Nguyen, 46, says he’s glad to be working again, especially since he recently exhausted his state unemployment benefits. “This is survival,” he says.

But Nguyen is hardly celebrating. Like other displaced union workers in manufacturing, he has had to accept much less than the $15 an hour he received as an electrician for McDonnell Douglas in Long Beach.

Advertisement

In his new job, Nguyen earns $5 an hour and works a grueling 10-hour, four-day shift that brings him back to his Fountain Valley home well past 3 a.m. “I stand on my feet all night,” he said, but with no resentment in his voice.

The last two years have been an ordeal, Nguyen says, but he has not lost hope.

Through union-sponsored and federal retraining programs, Nguyen recently finished a seven-month course learning skills in graphic design and desktop publishing at Platt Collge in Newport Beach. He hopes soon to turn those skills into a new career.

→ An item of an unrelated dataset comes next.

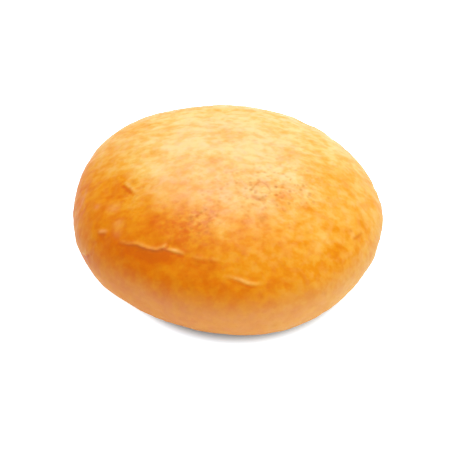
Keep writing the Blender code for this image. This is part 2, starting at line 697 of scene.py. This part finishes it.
BUMP_HEIGHT = 0.15 * MM
DARKEST = (0.94, 0.76, 0.76)  # the most baked flecks, as shares of the deep colour
SUBSURFACE_RADIUS = (3 * MM, 1.2 * MM, 0.5 * MM)


def crust_material(colours):
    """Baked dough: blotches and flecks on the browned tone, fine grain, small pits and a soft shine. That
    tone is partly painted shade in the grooves and on the darkest side, and a pale veil paints highlights on
    the ridges and a sheen on the crown.
    """
    material = bpy.data.materials.new("crust")
    material.use_nodes = True
    tree = material.node_tree
    tree.nodes.clear()
    start = Wire(tree)
    place = start.node("ShaderNodeTexCoord", "Object")
    stretching = {"Vector": place, "Rotation": (0, 0, STREAK_TURN), "Scale": STREAK_STRETCH}
    streaked = start.node("ShaderNodeMapping", settings={"vector_type": "TEXTURE"}, inputs=stretching)

    def attribute(name):
        return start.node("ShaderNodeAttribute", "Fac", {"attribute_name": name})

    def clouds(spacing, detail=2.0, roughness=0.5, where=place):
        sockets = {"Vector": where, "Scale": 1 / spacing, "Detail": detail, "Roughness": roughness}
        return start.node("ShaderNodeTexNoise", "Fac", inputs=sockets)

    foot = attribute("foot")
    underside = attribute("underside")
    # The browning is partly painted shade, in the grooves and on the darkest side, and partly painted
    # highlight on the ridges
    browning = attribute("browning")
    pitted = attribute("pitted")
    blotches = clouds(BLOTCH, where=streaked)
    patches = clouds(PATCH, where=streaked)
    freckles = clouds(FRECKLE, where=streaked)
    grain = clouds(GRAIN, roughness=0.6)
    dust = clouds(DUST)
    dots = start.node("ShaderNodeTexVoronoi", "Distance", inputs={"Vector": place, "Scale": 1 / PIT})
    pits = pitted * dots.between(0.50, 0.05) * clouds(PIT_CLUSTER).between(0.36, 0.52)

    mottling = 0.58 * (blotches - 0.5) + 0.27 * (patches.between(0.32, 0.68) - 0.5)
    mottling = (1.35 - 0.98 * browning) * (1 - 0.4 * foot) * mottling
    bake = browning + mottling + 0.22 * pitted * (freckles.between(0.35, 0.65) - 0.5) + 0.07 * (grain - 0.5)
    darkest = [share * part for share, part in zip(DARKEST, colours.deep)]
    stops = (
        (0.0, colours.pale),
        (0.27, colours.honey),
        (0.54, colours.golden),
        (0.70, colours.amber),
        (0.90, colours.deep),
        (1.0, darkest),
    )
    baked = start.node("ShaderNodeValToRGB", "Color", {"stops": stops}, {"Fac": 0.9 * bake})
    dusty = (0.27 * foot * (0.75 + 0.5 * patches)).mixed(baked, (*colours.dust, 1))
    flecks = 0.13 * browning.between(1.0, 0.30) * dust.between(0.44, 0.68)
    # The pale veil: dust, the crown's painted sheen and the ridges' painted highlights
    smudge_and_painted_sheen = attribute("smudged") * (0.4 + 1.2 * dust) + flecks
    smudged = smudge_and_painted_sheen.mixed(dusty, (*colours.smudge_and_painted_sheen, 1))
    # Drawn darker: the burnt spots, the pits, and the painted shade in the grooves and recesses
    scorch_and_painted_shade = attribute("scorched") + 0.48 * pits
    top = scorch_and_painted_shade.mixed(smudged, (*colours.scorched, 1))
    browned = 0.50 + 0.60 * (blotches - 0.5) + 0.40 * (grain - 0.5)
    sole = browned.mixed((*colours.golden, 1), (*colours.sole, 1))
    crust = underside.mixed(top, sole)

    roughness = 0.44 + 0.18 * (blotches - 0.5) + 0.15 * foot + 0.15 * (grain - 0.5) + 0.2 * underside
    height = 0.5 * clouds(CRUMPLE, 3, 0.6) + 0.25 * grain - 0.8 * pits
    bumps = {"Strength": 0.5, "Distance": BUMP_HEIGHT, "Height": height}
    relief = start.node("ShaderNodeBump", "Normal", inputs=bumps)
    shader = start.node(
        "ShaderNodeBsdfPrincipled",
        "BSDF",
        inputs={
            "Base Color": crust,
            "Roughness": roughness,
            "Normal": relief,
            "IOR": 1.25,
            "Specular IOR Level": 0.15,
            "Subsurface Weight": 0.1,
            "Subsurface Radius": SUBSURFACE_RADIUS,
            "Subsurface Scale": 1.0,
        },
    )
    tree.links.new(shader.socket, tree.nodes.new("ShaderNodeOutputMaterial").inputs["Surface"])
    return material


class FLATBREAD_OT_loaf(bpy.types.Operator):
    """Make the loaf, with its relief, its browned crust and its painted shade and highlights"""

    bl_idname = "flatbread.loaf"
    bl_label = "Loaf"

    def execute(self, context):
        mesh = shape_loaf(context.scene.flatbread_shape)
        mesh.name = "loaf"
        mesh.materials.clear()
        mesh.materials.append(crust_material(context.scene.flatbread_colours))
        loaf = bpy.data.objects.new("loaf", mesh)
        context.scene.collection.objects.link(loaf)
        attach(loaf, BODY)
        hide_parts(NODE)
        return {"FINISHED"}


# ---------------------------------------------------------------- the stage

SURROUND_LIGHT = 0.8  # how strongly the surround lights the loaf
PAINTED_SHADOW_RADIUS = 50.5 * MM  # a painted shadow: the round patch of floor that has no glow of its own
PAINTED_SHADOW_SHIFT = 12.5 * MM  # how far it lies from the loaf's middle
PAINTED_SHADOW_TURN = math.radians(19)  # which way it lies, from the camera's azimuth
PAINTED_SHADOW_FADE = 8 * MM
FLOOR_RADIUS = 6
FLOOR_SIDES = 96
FLOOR_COLOUR = (0.69, 0.82, 0.94, 1)
GLOW_COLOUR = (0.74, 0.82, 0.88, 1)
# The dim glow of the painted shadow patch
PAINTED_SHADOW_COLOUR = (0.04, 0.05, 0.06, 1)
SIGHT_HEIGHT = 22 * MM  # the camera is set up from a place this high, over the loaf's middle
CAMERA_DROP = 8.4 * MM  # how far the camera stands below its line to that place
CAMERA_SHIFT = 0.4 * MM  # and to the left of it


def direction_of(azimuth, elevation):
    """The unit vector from the loaf towards a place that far round it and that far up."""
    return Vector(
        (
            math.sin(azimuth) * math.cos(elevation),
            -math.cos(azimuth) * math.cos(elevation),
            math.sin(elevation),
        )
    )


def aim(obj, towards):
    """Turns a camera or a light to look that way."""
    obj.rotation_mode = "QUATERNION"
    obj.rotation_quaternion = towards.to_track_quat("-Z", "Y")


def add_camera(stage):
    data = bpy.data.cameras.new("camera")
    data.lens = stage.focal_length
    camera = bpy.data.objects.new("camera", data)
    bpy.context.scene.collection.objects.link(camera)
    back = direction_of(stage.azimuth, stage.elevation)
    up = Vector((0, 0, 1))
    up = (up - up.dot(back) * back).normalized()
    right = up.cross(back)
    middle = Vector((0, 0, SIGHT_HEIGHT))
    camera.location = middle + back * stage.distance - up * CAMERA_DROP - right * CAMERA_SHIFT
    aim(camera, -back)
    bpy.context.scene.camera = camera


def add_area_light(name, azimuth, elevation, distance, size, power):
    """A round white light that faces the loaf from that far round it and that far up."""
    data = bpy.data.lights.new(name, "AREA")
    data.shape = "DISK"
    data.size = size
    data.energy = power
    light = bpy.data.objects.new(name, data)
    bpy.context.scene.collection.objects.link(light)
    towards = direction_of(azimuth, elevation)
    light.location = towards * distance
    aim(light, -towards)


def add_world():
    """An even white surround, a little brighter to look at than it lights the loaf."""
    world = bpy.data.worlds.new("studio")
    world.use_nodes = True
    tree = world.node_tree
    back = tree.nodes["Background"]
    back.inputs["Color"].default_value = (1, 1, 1, 1)
    seen = Wire(tree).node("ShaderNodeLightPath", "Is Camera Ray")
    strength = SURROUND_LIGHT + (1 - SURROUND_LIGHT) * seen
    tree.links.new(strength.socket, back.inputs["Strength"])
    bpy.context.scene.world = world


def floor_material(painted_shadow_side):
    """A white light table that glows evenly, with its contact shadow painted: the glow is masked under the
    loaf and in its shade on the camera's side.
    """
    material = bpy.data.materials.new("floor")
    material.use_nodes = True
    tree = material.node_tree
    start = Wire(tree)
    place = start.node("ShaderNodeTexCoord", "Object")
    ends = {0: place, 1: PAINTED_SHADOW_SHIFT * painted_shadow_side}
    from_middle = start.node("ShaderNodeVectorMath", "Value", {"operation": "DISTANCE"}, ends)
    glow = from_middle.between(PAINTED_SHADOW_RADIUS - PAINTED_SHADOW_FADE, PAINTED_SHADOW_RADIUS)
    shader = tree.nodes["Principled BSDF"]
    shader.inputs["Base Color"].default_value = FLOOR_COLOUR
    shader.inputs["Roughness"].default_value = 0.9
    shader.inputs["Specular IOR Level"].default_value = 0.1
    shader.inputs["Emission Strength"].default_value = 1
    # Painted shadow: the dim colour inside the patch, the even glow outside it
    tree.links.new(glow.mixed(PAINTED_SHADOW_COLOUR, GLOW_COLOUR).socket, shader.inputs["Emission Color"])
    return material


def add_floor(painted_shadow_side):
    """A wide round floor at the height that the loaf rests on."""
    bm = bmesh.new()
    bmesh.ops.create_circle(bm, cap_ends=True, radius=FLOOR_RADIUS, segments=FLOOR_SIDES)
    mesh = bpy.data.meshes.new("floor")
    bm.to_mesh(mesh)
    bm.free()
    mesh.materials.append(floor_material(painted_shadow_side))
    floor = bpy.data.objects.new("floor", mesh)
    bpy.context.scene.collection.objects.link(floor)


class FLATBREAD_OT_stage(bpy.types.Operator):
    """Make the floor, the lights and the camera"""

    bl_idname = "flatbread.stage"
    bl_label = "Stage"

    def execute(self, context):
        stage = context.scene.flatbread_stage
        context.scene.view_settings.view_transform = "Standard"
        add_world()
        # The floor's painted shadow lies out on the camera's side
        add_floor(direction_of(stage.azimuth + PAINTED_SHADOW_TURN, 0))
        add_camera(stage)
        behind = stage.azimuth + math.radians(160)
        beside = stage.azimuth + math.radians(40)
        add_area_light("key", behind, math.radians(80), distance=1.2, size=1.0, power=16)
        add_area_light("fill", beside, math.radians(18), distance=1.2, size=0.8, power=3.6)
        return {"FINISHED"}


# ---------------------------------------------------------------- the add-on


class FLATBREAD_PT_tools(bpy.types.Panel):
    """Lists the operators with the sizes and colours that they use"""

    bl_idname = "FLATBREAD_PT_tools"
    bl_label = "Flatbread"
    bl_space_type = "VIEW_3D"
    bl_region_type = "UI"
    bl_category = "Flatbread"

    def draw(self, context):
        for name, group in GROUPS.items():
            values = getattr(context.scene, name)
            for setting in group.__annotations__:
                self.layout.prop(values, setting)
        for operator in OPERATORS:
            self.layout.operator(operator.bl_idname)


OPERATORS = (FLATBREAD_OT_loaf, FLATBREAD_OT_stage)
GROUPS = {
    "flatbread_shape": CrustShape,
    "flatbread_colours": CrustColours,
    "flatbread_stage": StageSettings,
}


def register():
    for group in GROUPS.values():
        bpy.utils.register_class(group)
    for name, group in GROUPS.items():
        setattr(bpy.types.Scene, name, bpy.props.PointerProperty(type=group))
    for operator in OPERATORS:
        bpy.utils.register_class(operator)
    bpy.utils.register_class(FLATBREAD_PT_tools)


def unregister():
    bpy.utils.unregister_class(FLATBREAD_PT_tools)
    for operator in reversed(OPERATORS):
        bpy.utils.unregister_class(operator)
    for name, group in GROUPS.items():
        delattr(bpy.types.Scene, name)
        bpy.utils.unregister_class(group)


def main():
    register()
    bpy.ops.flatbread.loaf()
    bpy.ops.flatbread.stage()


if __name__ == "__main__":
    main()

“I learned fine art in Vietnam,” Nguyen says. “I have creative skills,” he adds, showing a black portfolio of restaurant menus, business pamphlets and other designs and sketches.

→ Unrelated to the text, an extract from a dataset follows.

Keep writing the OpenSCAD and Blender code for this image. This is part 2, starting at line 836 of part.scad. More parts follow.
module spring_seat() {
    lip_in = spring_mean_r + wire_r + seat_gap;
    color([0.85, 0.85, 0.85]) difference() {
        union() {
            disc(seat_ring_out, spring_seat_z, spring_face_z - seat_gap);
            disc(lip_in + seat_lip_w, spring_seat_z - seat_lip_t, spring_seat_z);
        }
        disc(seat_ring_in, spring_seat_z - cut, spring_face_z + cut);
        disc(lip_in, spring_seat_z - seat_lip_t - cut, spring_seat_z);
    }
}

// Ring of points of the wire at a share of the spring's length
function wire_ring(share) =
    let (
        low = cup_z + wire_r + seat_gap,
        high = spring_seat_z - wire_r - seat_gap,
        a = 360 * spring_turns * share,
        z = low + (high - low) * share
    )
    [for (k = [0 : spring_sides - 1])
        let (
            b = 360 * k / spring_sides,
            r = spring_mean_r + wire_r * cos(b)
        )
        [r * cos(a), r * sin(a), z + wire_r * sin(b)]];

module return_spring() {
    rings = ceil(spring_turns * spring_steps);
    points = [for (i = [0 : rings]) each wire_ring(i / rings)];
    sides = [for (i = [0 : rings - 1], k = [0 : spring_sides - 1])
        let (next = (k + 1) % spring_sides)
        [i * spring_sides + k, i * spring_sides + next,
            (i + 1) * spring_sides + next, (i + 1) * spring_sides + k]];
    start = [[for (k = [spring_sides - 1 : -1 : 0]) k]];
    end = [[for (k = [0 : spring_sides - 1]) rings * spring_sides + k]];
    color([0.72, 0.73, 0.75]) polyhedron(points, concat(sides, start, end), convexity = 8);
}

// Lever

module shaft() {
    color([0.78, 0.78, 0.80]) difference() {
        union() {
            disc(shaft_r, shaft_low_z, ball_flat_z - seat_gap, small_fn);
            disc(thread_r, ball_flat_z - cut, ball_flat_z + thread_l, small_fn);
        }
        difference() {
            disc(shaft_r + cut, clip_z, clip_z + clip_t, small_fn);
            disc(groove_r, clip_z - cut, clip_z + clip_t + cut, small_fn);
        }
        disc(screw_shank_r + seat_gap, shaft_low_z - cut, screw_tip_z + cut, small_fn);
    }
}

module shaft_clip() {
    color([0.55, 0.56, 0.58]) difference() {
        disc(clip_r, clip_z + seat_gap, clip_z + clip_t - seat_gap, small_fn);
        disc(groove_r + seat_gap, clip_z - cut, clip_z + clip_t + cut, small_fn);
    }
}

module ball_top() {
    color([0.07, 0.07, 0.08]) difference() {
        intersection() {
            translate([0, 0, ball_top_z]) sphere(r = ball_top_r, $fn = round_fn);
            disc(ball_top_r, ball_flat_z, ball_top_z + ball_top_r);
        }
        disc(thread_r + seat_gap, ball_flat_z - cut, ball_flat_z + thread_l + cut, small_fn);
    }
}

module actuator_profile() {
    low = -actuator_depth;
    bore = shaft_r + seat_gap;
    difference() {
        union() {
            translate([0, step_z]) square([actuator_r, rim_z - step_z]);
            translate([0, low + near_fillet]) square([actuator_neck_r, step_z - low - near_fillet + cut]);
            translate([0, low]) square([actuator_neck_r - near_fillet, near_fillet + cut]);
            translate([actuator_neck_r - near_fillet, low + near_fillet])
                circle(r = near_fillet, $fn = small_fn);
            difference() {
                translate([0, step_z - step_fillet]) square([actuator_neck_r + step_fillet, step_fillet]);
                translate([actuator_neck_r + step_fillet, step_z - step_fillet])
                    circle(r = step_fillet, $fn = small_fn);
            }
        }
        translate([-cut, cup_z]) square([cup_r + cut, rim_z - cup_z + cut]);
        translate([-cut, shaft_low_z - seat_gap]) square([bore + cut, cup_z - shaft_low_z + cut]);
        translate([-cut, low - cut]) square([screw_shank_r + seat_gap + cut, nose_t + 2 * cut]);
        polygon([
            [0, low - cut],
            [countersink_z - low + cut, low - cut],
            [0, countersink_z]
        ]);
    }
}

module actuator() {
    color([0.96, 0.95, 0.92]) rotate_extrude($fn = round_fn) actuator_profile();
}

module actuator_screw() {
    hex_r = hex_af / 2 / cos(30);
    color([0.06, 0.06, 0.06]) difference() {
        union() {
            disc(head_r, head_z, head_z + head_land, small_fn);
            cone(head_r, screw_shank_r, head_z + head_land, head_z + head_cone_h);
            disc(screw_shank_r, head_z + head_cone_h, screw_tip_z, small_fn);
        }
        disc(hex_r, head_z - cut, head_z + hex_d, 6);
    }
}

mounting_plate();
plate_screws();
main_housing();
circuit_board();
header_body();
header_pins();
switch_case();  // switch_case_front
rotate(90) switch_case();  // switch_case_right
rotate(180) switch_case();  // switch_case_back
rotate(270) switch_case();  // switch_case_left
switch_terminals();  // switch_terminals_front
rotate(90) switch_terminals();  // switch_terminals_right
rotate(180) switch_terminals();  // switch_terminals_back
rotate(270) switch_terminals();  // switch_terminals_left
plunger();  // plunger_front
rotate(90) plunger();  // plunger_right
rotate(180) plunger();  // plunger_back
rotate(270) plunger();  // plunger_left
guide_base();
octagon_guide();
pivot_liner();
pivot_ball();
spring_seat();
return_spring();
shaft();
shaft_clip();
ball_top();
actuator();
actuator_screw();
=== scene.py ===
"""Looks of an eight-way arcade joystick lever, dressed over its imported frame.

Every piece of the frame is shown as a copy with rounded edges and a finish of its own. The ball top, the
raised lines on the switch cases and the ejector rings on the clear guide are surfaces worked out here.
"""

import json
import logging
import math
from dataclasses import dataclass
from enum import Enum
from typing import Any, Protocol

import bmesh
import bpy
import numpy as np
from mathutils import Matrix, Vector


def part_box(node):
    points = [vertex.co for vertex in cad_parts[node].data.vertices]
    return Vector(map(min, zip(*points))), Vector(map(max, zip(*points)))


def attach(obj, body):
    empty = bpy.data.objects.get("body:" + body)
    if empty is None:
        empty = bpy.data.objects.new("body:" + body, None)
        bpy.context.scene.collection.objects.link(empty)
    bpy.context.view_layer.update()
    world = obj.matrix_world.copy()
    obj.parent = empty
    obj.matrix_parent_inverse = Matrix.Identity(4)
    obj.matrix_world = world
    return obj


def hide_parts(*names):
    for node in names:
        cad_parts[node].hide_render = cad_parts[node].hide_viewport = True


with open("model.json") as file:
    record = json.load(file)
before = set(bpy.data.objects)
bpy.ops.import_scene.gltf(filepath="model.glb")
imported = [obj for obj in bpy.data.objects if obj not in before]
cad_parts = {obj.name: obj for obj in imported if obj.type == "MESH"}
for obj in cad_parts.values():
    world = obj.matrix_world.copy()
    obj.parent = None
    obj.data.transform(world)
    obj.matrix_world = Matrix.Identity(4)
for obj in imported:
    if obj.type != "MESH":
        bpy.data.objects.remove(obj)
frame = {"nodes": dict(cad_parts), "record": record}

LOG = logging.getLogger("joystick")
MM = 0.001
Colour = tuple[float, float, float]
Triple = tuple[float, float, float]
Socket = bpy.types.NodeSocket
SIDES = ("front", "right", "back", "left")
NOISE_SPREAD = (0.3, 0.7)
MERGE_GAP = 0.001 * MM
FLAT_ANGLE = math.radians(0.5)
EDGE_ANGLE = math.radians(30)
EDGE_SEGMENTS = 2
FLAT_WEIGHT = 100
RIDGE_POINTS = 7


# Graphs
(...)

Nguyen, his wife and their 19-year-old son came to California in 1985 from Ho Chi Minh City. In 1990, he was hired by McDonnell Douglas, where he was trained to be an aircraft electrician. But with low seniority, Nguyen was one of the first to be laid off when the aircraft maker cut back two years ago.

For a full year after the layoff, Nguyen searched for a high-paying job but could find nothing, he says. “First I looked for a job in the same position, but there were no more jobs in aerospace. I made a lot of calls, I went in person, I sent out resumes. I couldn’t find anything.”

Nguyen said he thinks companies are now hiring more workers. And he has new skills to offer. “If I have luck,” he says, “maybe I can find a job in graphic design.”